The Final Days and Destruction
In the last months of the war, as the Sri Lankan military advanced through the Vanni in late 2008 and early 2009, the entire civilian population was pushed southward and eastward in a tide of displacement and death. Puthukkudiyiruppu fell to the advancing forces. The Thuyilum Illam, along with everything else the Tamil people had built in the Vanni, was destroyed. The headstones were demolished. The grounds were churned by military vehicles and earthmovers. The graves of the Maaveerar were desecrated and erased.
The destruction occurred during the most catastrophic phase of the entire conflict — the months in which tens of thousands of Tamil civilians were killed in the Sri Lankan military’s final offensive. The erasure of the Thuyilum Illam was one act of destruction among many, but it carried its own particular cruelty.
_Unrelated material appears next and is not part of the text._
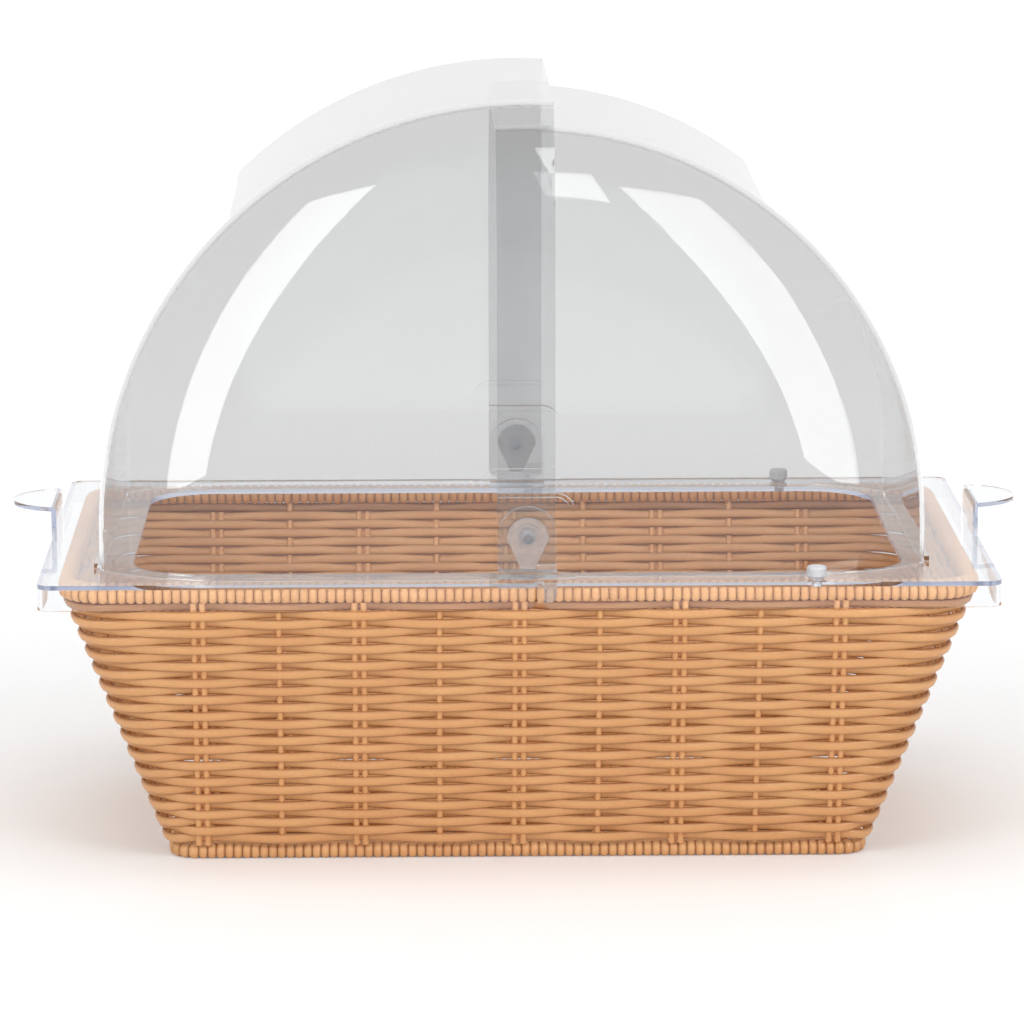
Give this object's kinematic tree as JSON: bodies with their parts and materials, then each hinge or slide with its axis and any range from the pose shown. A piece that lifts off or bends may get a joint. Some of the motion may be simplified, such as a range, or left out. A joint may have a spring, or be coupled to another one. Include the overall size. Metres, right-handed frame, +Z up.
{
  "type": "countertop bread display bin",
  "caption": "Tapered woven poly-rattan basket under a clear lift-off frame with two nesting quarter-round covers that roll open about a shared pivot.",
  "frame": {"origin": "on the counter, under the middle of the basket's foot", "axes": "+X to the right seen from the front, along the long side; -Y to the front; +Z up"},
  "size_m": [0.599, 0.3468, 0.4455],
  "materials": {
    "poly_rattan": "satin",
    "clear_plastic": "clear gloss",
    "frosted_plastic": "frosted",
    "steel_wire": "drawn wire"
  },
  "bodies": {
    "basket": {"basket_weave": "poly_rattan", "basket_floor": "poly_rattan", "top_rim_binding": "poly_rattan", "top_hoop_wire": "steel_wire", "bottom_rim_binding": "poly_rattan", "bottom_hoop_wire": "steel_wire", "stakes_front": "poly_rattan", "stakes_rear": "poly_rattan", "stakes_left": "poly_rattan", "stakes_right": "poly_rattan"},
    "frame": {"frame_plate": "clear_plastic", "handle_left": "clear_plastic", "handle_right": "clear_plastic", "pivot_ear_front": "clear_plastic", "pivot_ear_rear": "clear_plastic", "pivot_pin_front": "clear_plastic", "pivot_pin_rear": "clear_plastic", "pivot_knob_front": "clear_plastic", "pivot_knob_rear": "clear_plastic", "lock_clip_front": "clear_plastic", "lock_clip_rear": "clear_plastic", "stop_peg_front": "frosted_plastic", "stop_peg_rear": "frosted_plastic"},
    "outer_cover": {"outer_cover": "clear_plastic"},
    "inner_cover": {"inner_cover": "clear_plastic"}
  },
  "joints": [
    {"name": "frame_lift", "type": "slide", "parent": "basket", "child": "frame", "axis": [0, 0, 1], "range_m": [0, 0.15]},
    {"name": "outer_cover_roll", "type": "hinge", "parent": "frame", "child": "outer_cover", "pos_m": [0.0045, 0, 0.1995], "axis": [0, 1, 0], "range_deg": [0, 90.4]},
    {"name": "inner_cover_roll", "type": "hinge", "parent": "frame", "child": "inner_cover", "pos_m": [0.0045, 0, 0.1995], "axis": [0, -1, 0], "range_deg": [0, 90]}
  ]
}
Even as the living were being slaughtered, the dead were being erased.
What You Will Find
The area around Puthukkudiyiruppu today is slowly recovering from the devastation of the final phase of the war. Some former residents have returned. Others remain displaced. The landscape still shows the marks of conflict — cleared areas where buildings once stood, overgrown plots, and the pervasive presence of the military. The site of the former Thuyilum Illam is unmarked and unacknowledged by the state.
Visitors to this part of the Vanni will encounter a region that is simultaneously healing and haunted. The land is returning to its natural state in some areas, while in others, new construction signals an uncertain future. What the visitor will not find is any official recognition that a war cemetery once stood here, that Tamil fighters were buried with honour, and that their graves were deliberately destroyed.
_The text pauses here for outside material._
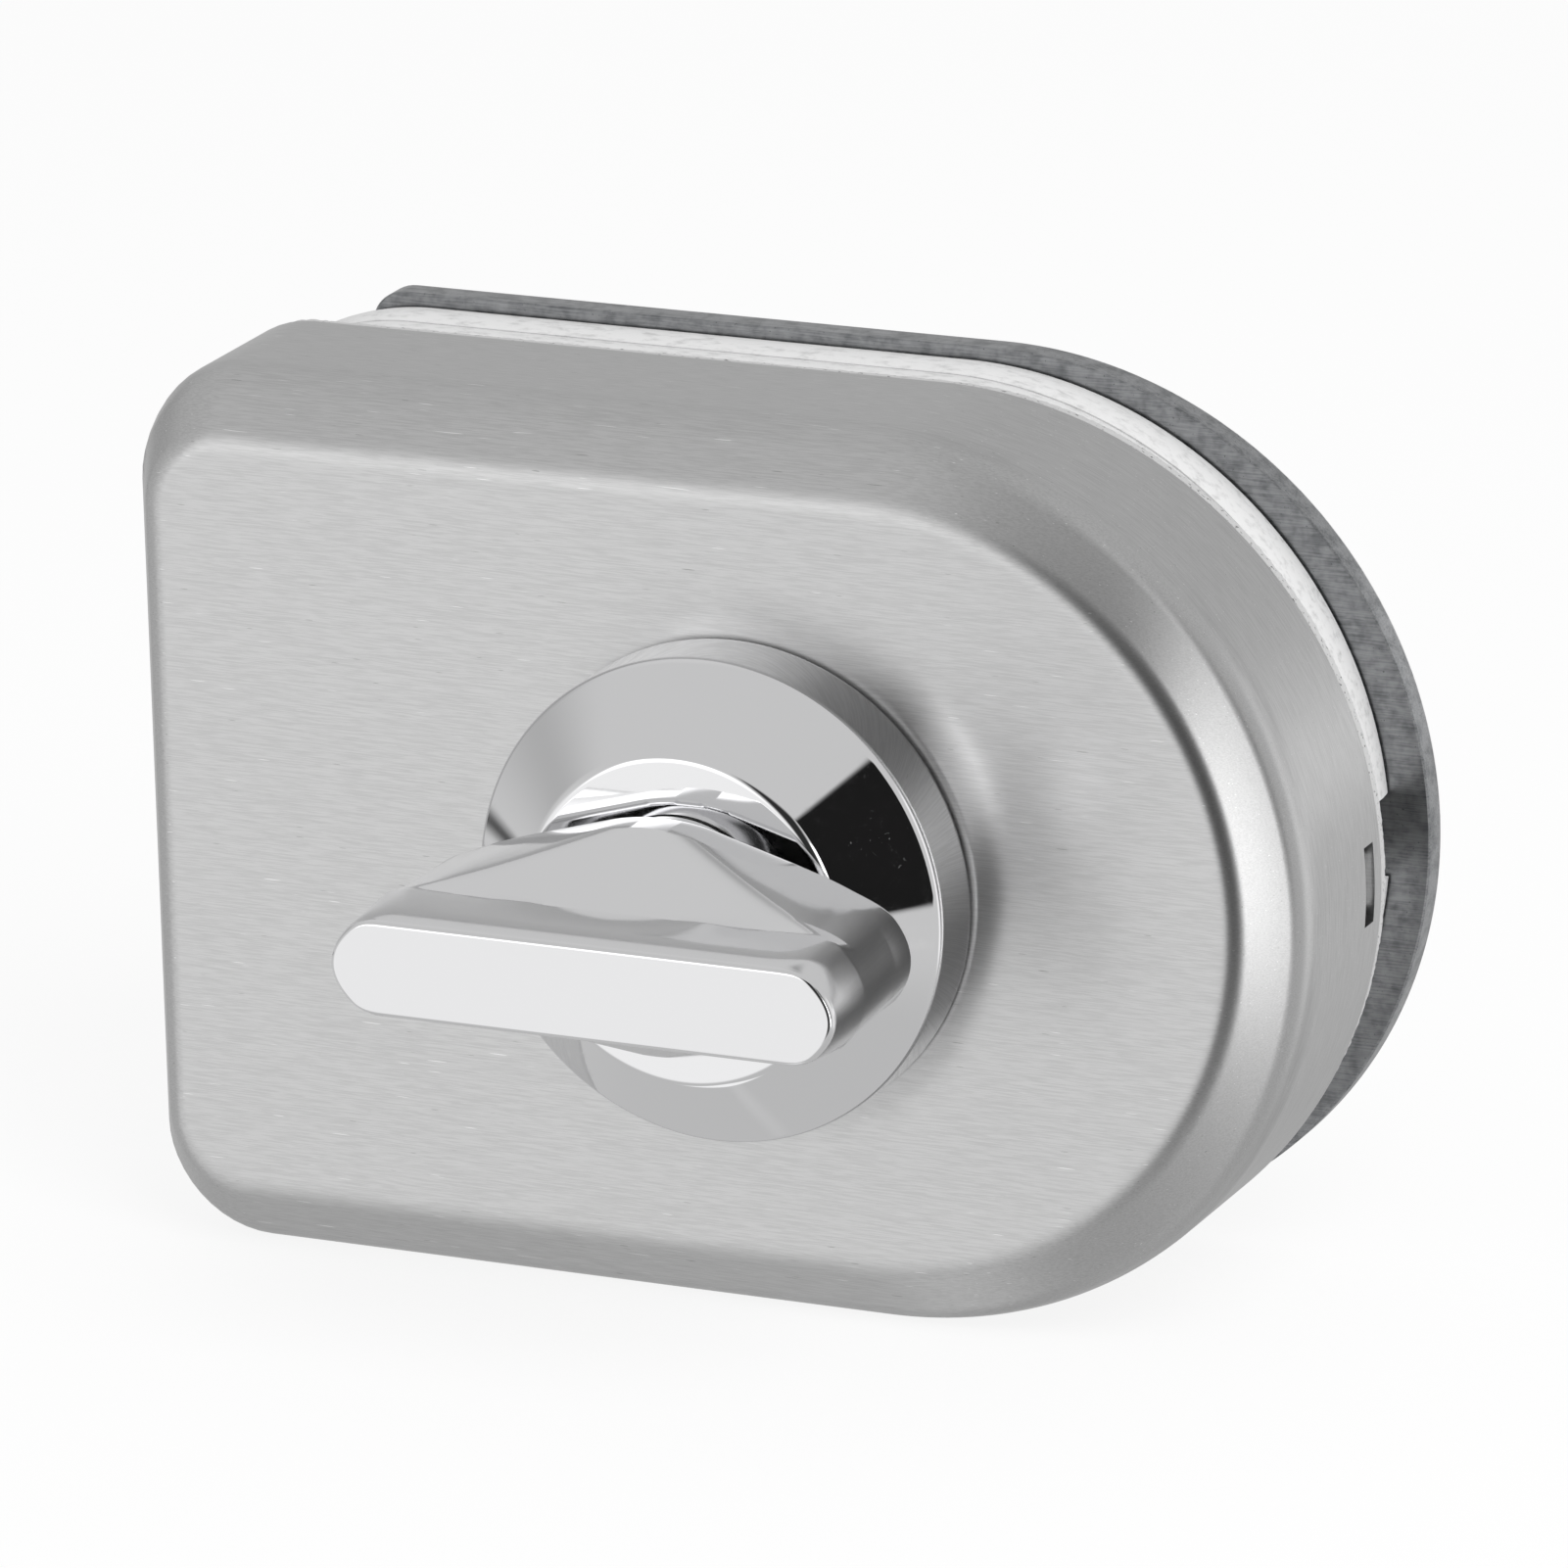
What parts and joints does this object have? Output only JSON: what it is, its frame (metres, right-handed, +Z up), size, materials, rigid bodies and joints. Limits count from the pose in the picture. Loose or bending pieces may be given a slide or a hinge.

The Flame That Does Not Go Out
On Maaveerar Naal, the people of the Vanni remember. In every home that survived, in every rebuilt settlement, in every gathering of Tamils who once lived in this vast interior, the lamps are lit. The names of the fallen are recited. The Thuyilum Illam may be gone from the ground, but it persists in the collective memory of a people who refuse to let their dead be forgotten. The Vanni shaped the Tamil liberation struggle, and the Vanni’s Maaveerar shaped the Vanni. That bond endures beyond any act of destruction.